A feature of his later, mature guitar style is the introduction of subtle counterpoint lines that complement the lead vocals. This can be heard on such songs as "Miles Weatherhill", "The Golden Glove", and "Courting is a Pleasure".

==Discography==
Jones's first four albums were originally released on vinyl on the Trailer Records label. Currently only the first two are available on CD. Legal wrangles continue to impede Jones's full back-catalogue from being re-released.

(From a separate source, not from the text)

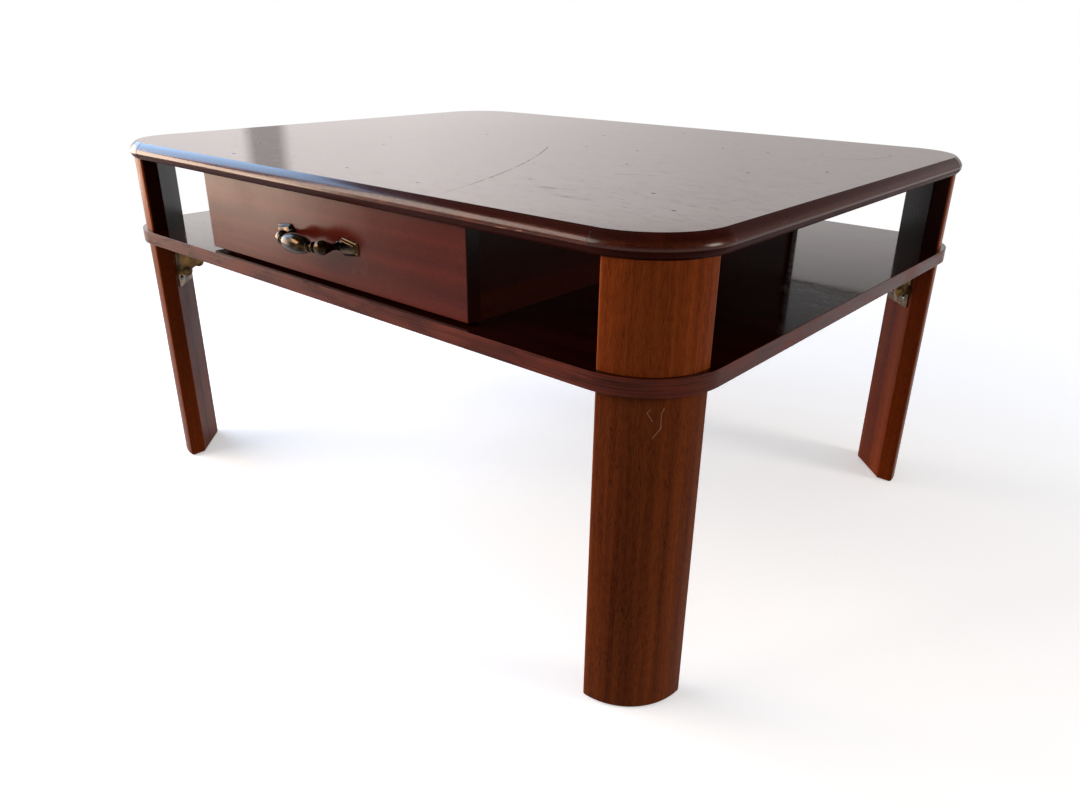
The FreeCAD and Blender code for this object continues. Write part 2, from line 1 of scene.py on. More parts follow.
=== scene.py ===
"""Low table with a lipped gloss top, a full shelf, two drawers and four folding legs.

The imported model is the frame. Its drawer boxes, case and boards keep their own meshes and get
finishes; the moulded lipping, the edge band, the legs, the posts, the handles and the small
metalwork are drawn again as smooth surfaces that stand for their nodes. Metres throughout.
"""

import logging
import math
from dataclasses import dataclass, field, replace
from enum import Enum
from functools import reduce
from typing import Any, Sequence

import bmesh
import bpy
import numpy as np
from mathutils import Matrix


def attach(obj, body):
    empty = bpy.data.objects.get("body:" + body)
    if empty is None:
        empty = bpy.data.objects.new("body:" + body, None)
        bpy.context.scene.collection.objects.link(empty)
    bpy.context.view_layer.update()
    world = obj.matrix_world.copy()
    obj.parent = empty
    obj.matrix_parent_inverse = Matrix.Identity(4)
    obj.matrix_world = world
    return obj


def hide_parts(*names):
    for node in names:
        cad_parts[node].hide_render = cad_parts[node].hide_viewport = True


log = logging.getLogger("table")
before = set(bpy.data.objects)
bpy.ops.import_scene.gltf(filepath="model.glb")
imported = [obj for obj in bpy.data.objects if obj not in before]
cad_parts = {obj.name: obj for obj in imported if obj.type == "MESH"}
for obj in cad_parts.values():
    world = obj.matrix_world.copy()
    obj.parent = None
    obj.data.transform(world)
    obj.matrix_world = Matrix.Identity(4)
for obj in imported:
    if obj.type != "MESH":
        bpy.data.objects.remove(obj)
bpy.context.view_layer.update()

Array = np.ndarray
Material = bpy.types.Material
Socket = bpy.types.NodeSocket
Span = tuple[float, float]
Point = tuple[float, float, float]

WELD = 1e-6                             # points closer than this are one
LEVEL = 1e-7                            # heights closer than this are one
SMOOTH_ANGLE = 32.0                     # degrees between faces that still shade as one surface
UP = (0.0, 0.0, 1.0)
WHITE = (1.0, 1.0, 1.0, 1.0)
EVEN = (1.0, 1.0, 1.0)                  # scale of a pattern that is the same in every direction
NOISE = (0.3, 0.7)                      # ends of what a noise gives, and of the middle part of that
NOISE_CORE = (0.35, 0.65)
NOISE_FALLOFF = 0.55                    # strength of each finer octave as a share of the one before
LACQUER_IOR, WASH_IOR = 1.5, 1.46       # refractive index of a lacquered or pressed face, and of a washed one
MIX_FACTOR, MIX_A, MIX_B, MIX_RESULT = 0, 6, 7, 2     # sockets of a colour mix

HALF_LENGTH, HALF_WIDTH = 0.490, 0.388  # of the top and the shelf
SHELF_BOTTOM, SHELF_TOP = 0.353, 0.371
TOP_BOTTOM, TOP_SURFACE = 0.473, 0.495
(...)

In 2001, Penguin Eggs was voted to second place in the "Best Folk Album of all Time" by listeners of the Mike Harding show on BBC Radio 2. The opening track on this album, "Canadee-I-O," was also recorded by Bob Dylan and included on his 1992 album Good as I Been to You. Some critics, such as FRoots editor Ian A. Anderson, have accused Dylan of stealing Jones's arrangements for this song, without credit or offer of royalties.

===Solo===
Studio albums:
- Ballads and Songs (1970)
- Nic Jones (1971)
- The Noah's Ark Trap (1977)
- From the Devil to a Stranger (1978)
- Penguin Eggs (1980)

Remastered live albums:
- In Search of Nic Jones (1998)
- Unearthed (2001)
- Game Set Match (2006)

===With The Halliard===
- It's The Irish in Me – The Halliard (1967)
- The Halliard and Jon Raven (1967)
- Broadside Songs (2005 – the Halliard songs from and Jon Raven, plus 10 more)
- The Last Goodnight! (2005 – long-lost recording from 1968, plus three more)

===With Bandoggs===
- Bandoggs (1978)

===With Maddy Prior and June Tabor===
- Silly Sisters (1976)

Jones has also sung, and played guitar and fiddle, on recordings by many other folk artists.

In 1999, John Wesley Harding released a tribute album entitled Trad Arr Jones.